I hit 72k on “Happy Farm Adventures” yesterday, having been writing at a steady 4k or so a day the last two weeks. It’s a great reflection of my mental state as the darkness sets in and my regular old anxieties begin to wrestle with Seasonal Affective Disorder…a perpetual up and down that I try to drown with early morning walks, exhaustion, and alcohol.
I think I’m pretty pleased with it. This manuscript has surprised me so far, considering it was meant to be a simpler, standalone story that explores certain angles we don’t really see in The Agartes Epilogues. I’m a little unsure as to whether I’ll be able to wrap it up in 100k as I planned, or it’ll go a bit over. I don’t know. The plan is to finish it within the next couple of weeks.
One other thing I’m trying these days is shutting out social media during specific times of the “work” day. Easier said than done, since I keep finding ways around it. It’s very nearly a cat-and-mouse game I’m playing with myself. Can Present Kay create a problem that Future Kay can’t solve? Which kind of sounds a lot like how I write, actually. I probably have more in common with the villains and anti-heroes in my stories than I’m willing to admit.
I also sometimes have to understand how hard I am being on myself.
I like to joke around and say things like “My boss is a bitch and she doesn’t pay me either,” but there’s a lot of truth behind it. When you can wake up at 5 am in the morning to start writing, and keep drifting back from chores to the computer until late into the night, you realize that the writing itself is a coping mechanism for things in my life I otherwise can’t control.
Just for starters, I can’t control that this is about the only productive thing I can do that I don’t completely suck at.
I also can’t control my sales or how people react to my work. I’m a bit of a realist, so in the beginning I really wanted to see whether I was moving towards the right direction with regards to my work (you know, am I just kidding myself? Everyone and their family think their work is good enough to sell). I realized this whole year that this “right direction” is blurry at best. People tell me it’s “unconventional.” This is both good and bad. A lot of wonderful people have assured me that this is “good,” and that I should continue with this even as I make improvements here and there. But it’s also bad because sometimes I don’t know what to do with it…I don’t know how to sell it, I don’t know how to reach the right audience that will appreciate it, I don’t know what else I can do to make it “better,” and all it takes is a quick glance at my books’ Goodreads ratings to derail me mentally so I end up bothering people in my close circles with existential angst that leads nowhere (to the point that one of my best friends even sent me a copy of Albert Camus’ The Myth of Sisyphus).

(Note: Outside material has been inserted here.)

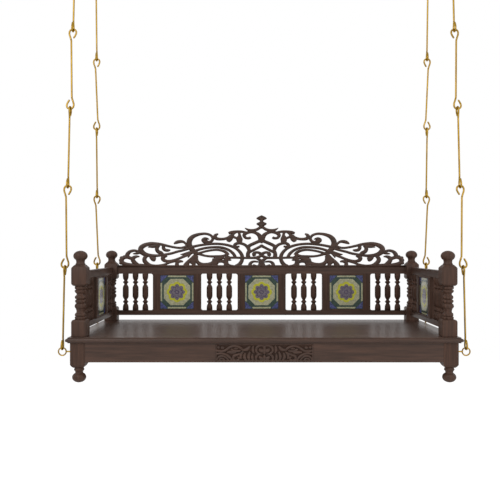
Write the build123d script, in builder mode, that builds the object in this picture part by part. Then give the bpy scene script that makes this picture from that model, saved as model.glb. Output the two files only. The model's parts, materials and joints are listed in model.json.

So I work. I find a lot of comfort in understanding the craft and what I try to do with it, even if I can’t exactly write in a way that’ll appeal to most people. Sometimes, if I’m feeling particularly nasty towards myself, I’ll tear my work apart to try and find what is lacking in it. I am not the sort of writer who pretends like I’m above criticism because opinions are subjective, anyway–I value my readers’ time and do listen, which is why you can read Jaeth’s Eye and then The Wolf of Oren-yaro and understand everything that happened between those five years.
But there’s only so much I can do. Only so much a single person can work with. I can give it my all–and I do–but I’m still only able to give myself, and that has limitations. I can’t write like anyone else. I can turn the mechanics upside down as much as I want but at the end of the day, I can only write like I can. If people don’t like what I have to offer…if this doesn’t work, then…
I can at least say that there is joy between these pages, even as I’m stumbling bleary-eyed over these manuscripts. I may have drawn the short end of the stick, but I can still dip it in tar and paint pictures.